__Data section__.
-----

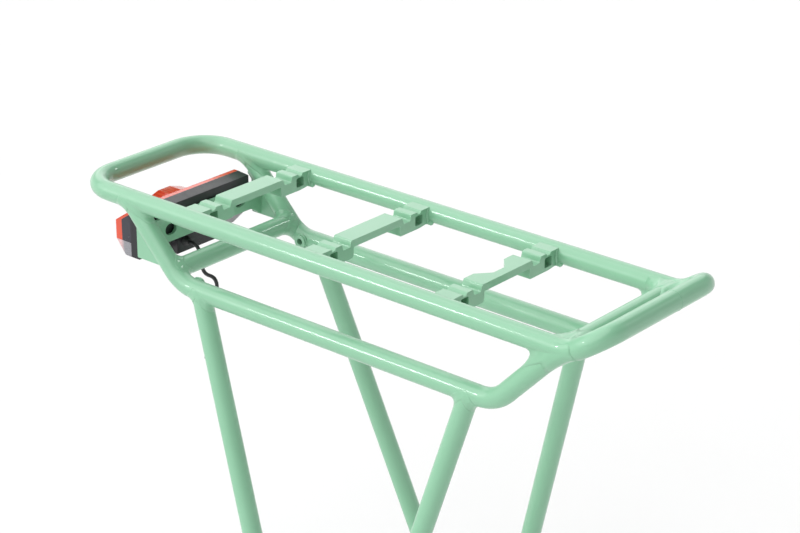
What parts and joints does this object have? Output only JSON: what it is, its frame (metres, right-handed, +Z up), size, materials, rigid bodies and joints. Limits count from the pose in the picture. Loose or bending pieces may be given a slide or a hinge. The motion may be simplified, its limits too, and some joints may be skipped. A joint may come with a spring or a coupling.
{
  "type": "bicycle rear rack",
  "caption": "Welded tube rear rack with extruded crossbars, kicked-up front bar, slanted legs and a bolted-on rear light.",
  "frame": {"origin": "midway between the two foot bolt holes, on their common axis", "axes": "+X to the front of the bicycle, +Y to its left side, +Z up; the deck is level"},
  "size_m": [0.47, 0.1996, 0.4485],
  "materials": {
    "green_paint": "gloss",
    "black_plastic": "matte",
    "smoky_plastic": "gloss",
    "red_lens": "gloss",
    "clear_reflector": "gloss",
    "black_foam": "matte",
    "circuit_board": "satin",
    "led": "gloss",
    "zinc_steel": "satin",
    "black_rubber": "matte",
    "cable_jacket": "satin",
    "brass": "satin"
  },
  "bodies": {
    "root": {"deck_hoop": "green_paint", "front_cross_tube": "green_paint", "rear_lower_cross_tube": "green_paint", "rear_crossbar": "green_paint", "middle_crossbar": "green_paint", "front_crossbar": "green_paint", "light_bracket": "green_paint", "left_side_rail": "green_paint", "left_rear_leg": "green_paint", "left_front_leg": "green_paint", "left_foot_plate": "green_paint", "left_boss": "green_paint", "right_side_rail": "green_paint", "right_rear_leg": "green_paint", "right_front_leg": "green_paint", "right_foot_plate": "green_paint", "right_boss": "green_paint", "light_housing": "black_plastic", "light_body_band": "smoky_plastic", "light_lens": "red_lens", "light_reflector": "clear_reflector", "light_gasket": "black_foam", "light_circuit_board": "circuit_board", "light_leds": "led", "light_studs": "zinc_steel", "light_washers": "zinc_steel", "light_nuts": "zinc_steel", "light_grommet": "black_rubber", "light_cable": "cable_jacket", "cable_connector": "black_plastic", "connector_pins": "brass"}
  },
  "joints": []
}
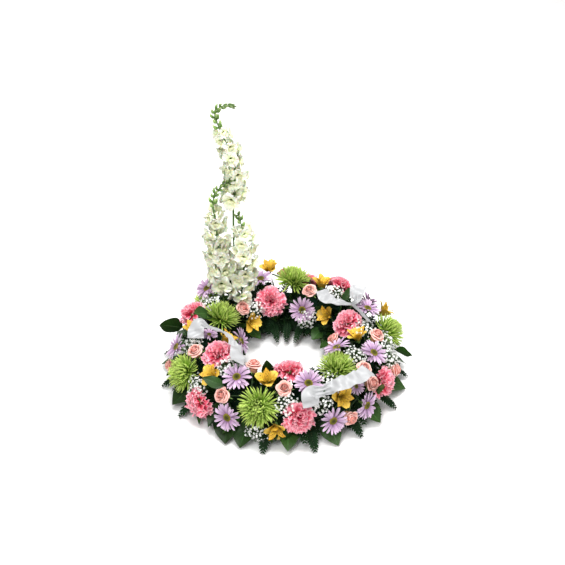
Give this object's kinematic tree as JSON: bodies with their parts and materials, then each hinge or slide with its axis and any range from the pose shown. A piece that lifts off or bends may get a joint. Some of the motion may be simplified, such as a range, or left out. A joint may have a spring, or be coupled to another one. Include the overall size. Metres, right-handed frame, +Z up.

-----

__What the task requires__. All of the lines above must be returned exactly.

__Written answer__.
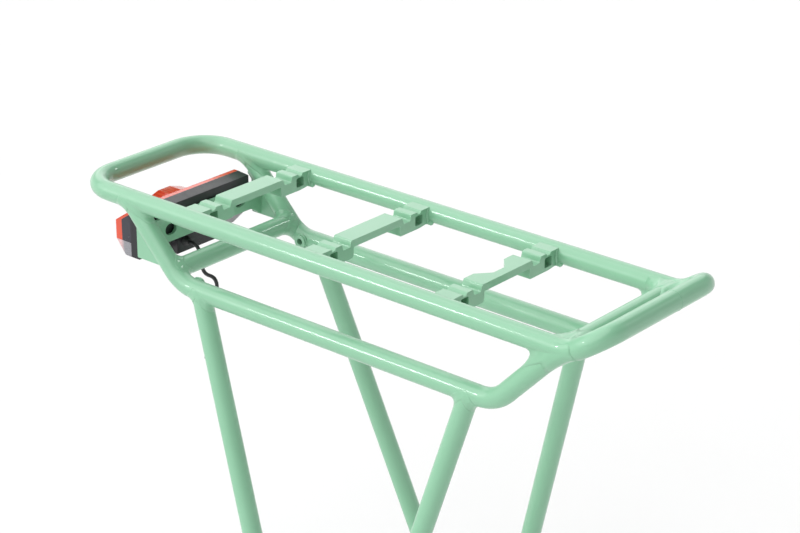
What parts and joints does this object have? Output only JSON: what it is, its frame (metres, right-handed, +Z up), size, materials, rigid bodies and joints. Limits count from the pose in the picture. Loose or bending pieces may be given a slide or a hinge. The motion may be simplified, its limits too, and some joints may be skipped. A joint may come with a spring or a coupling.
{
  "type": "bicycle rear rack",
  "caption": "Welded tube rear rack with extruded crossbars, kicked-up front bar, slanted legs and a bolted-on rear light.",
  "frame": {"origin": "midway between the two foot bolt holes, on their common axis", "axes": "+X to the front of the bicycle, +Y to its left side, +Z up; the deck is level"},
  "size_m": [0.47, 0.1996, 0.4485],
  "materials": {
    "green_paint": "gloss",
    "black_plastic": "matte",
    "smoky_plastic": "gloss",
    "red_lens": "gloss",
    "clear_reflector": "gloss",
    "black_foam": "matte",
    "circuit_board": "satin",
    "led": "gloss",
    "zinc_steel": "satin",
    "black_rubber": "matte",
    "cable_jacket": "satin",
    "brass": "satin"
  },
  "bodies": {
    "root": {"deck_hoop": "green_paint", "front_cross_tube": "green_paint", "rear_lower_cross_tube": "green_paint", "rear_crossbar": "green_paint", "middle_crossbar": "green_paint", "front_crossbar": "green_paint", "light_bracket": "green_paint", "left_side_rail": "green_paint", "left_rear_leg": "green_paint", "left_front_leg": "green_paint", "left_foot_plate": "green_paint", "left_boss": "green_paint", "right_side_rail": "green_paint", "right_rear_leg": "green_paint", "right_front_leg": "green_paint", "right_foot_plate": "green_paint", "right_boss": "green_paint", "light_housing": "black_plastic", "light_body_band": "smoky_plastic", "light_lens": "red_lens", "light_reflector": "clear_reflector", "light_gasket": "black_foam", "light_circuit_board": "circuit_board", "light_leds": "led", "light_studs": "zinc_steel", "light_washers": "zinc_steel", "light_nuts": "zinc_steel", "light_grommet": "black_rubber", "light_cable": "cable_jacket", "cable_connector": "black_plastic", "connector_pins": "brass"}
  },
  "joints": []
}
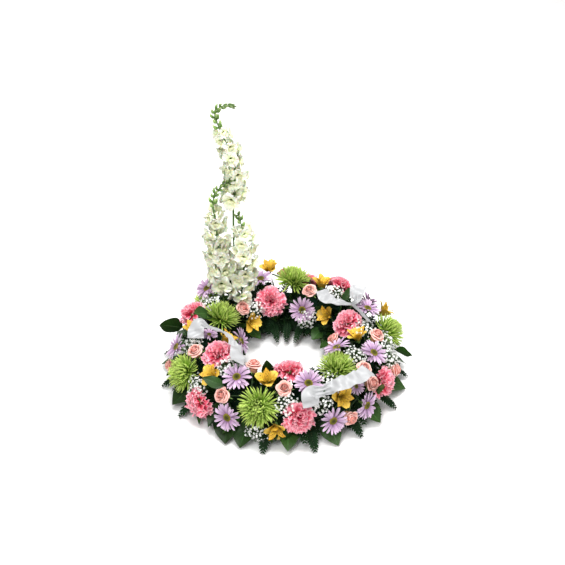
Give this object's kinematic tree as JSON: bodies with their parts and materials, then each hinge or slide with its axis and any range from the pose shown. A piece that lifts off or bends may get a joint. Some of the motion may be simplified, such as a range, or left out. A joint may have a spring, or be coupled to another one. Include the overall size. Metres, right-handed frame, +Z up.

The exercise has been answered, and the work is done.